Glen Alexander, co-owner of Success Homes, Tupelo, said his company has seen steady demand for its homes. Success Homes is an on-your-lot builder.

“We have not seen any decrease,” said Alexander. “In fact, we have seen a little increase in our business. The Toyota plant is coming in here, and the price of property has gone way up. But even if you pay a little more for property, you can still build a house for the same you could before.”

Alexander said while the people who are going to be working for Toyota aren’t in the area yet, the major development in the pike is giving people a better mindset to buy.

Alexander, who has been building homes for 28 years, thinks concerns about the decline in the housing market have been overblown.

“Everyone sitting out there is saying everything is going to the dogs, but it really isn’t,” Alexander said. “I think the way to weather any storm is turn the bow into the waves, get out there and get to work. This has been a pretty good market, and always will be because we have such progressive community leaders. It isn’t just in Tupelo, but the surrounding 10 to 15 counties around Tupelo.

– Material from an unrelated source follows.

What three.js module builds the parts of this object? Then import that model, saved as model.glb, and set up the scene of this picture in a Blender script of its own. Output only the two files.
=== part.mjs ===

“Homebuilding is one of the largest industries we have. I have been in some phase of the business since 1963. It is always an interesting challenge. There are spots where it can be horrible, and then it turns around and is great. Just because it is bad overall in the U.S. doesn’t mean it is bad here. People have jobs and are able to afford homes. We are seeing a better quality client now than we have seen since we have been in business.”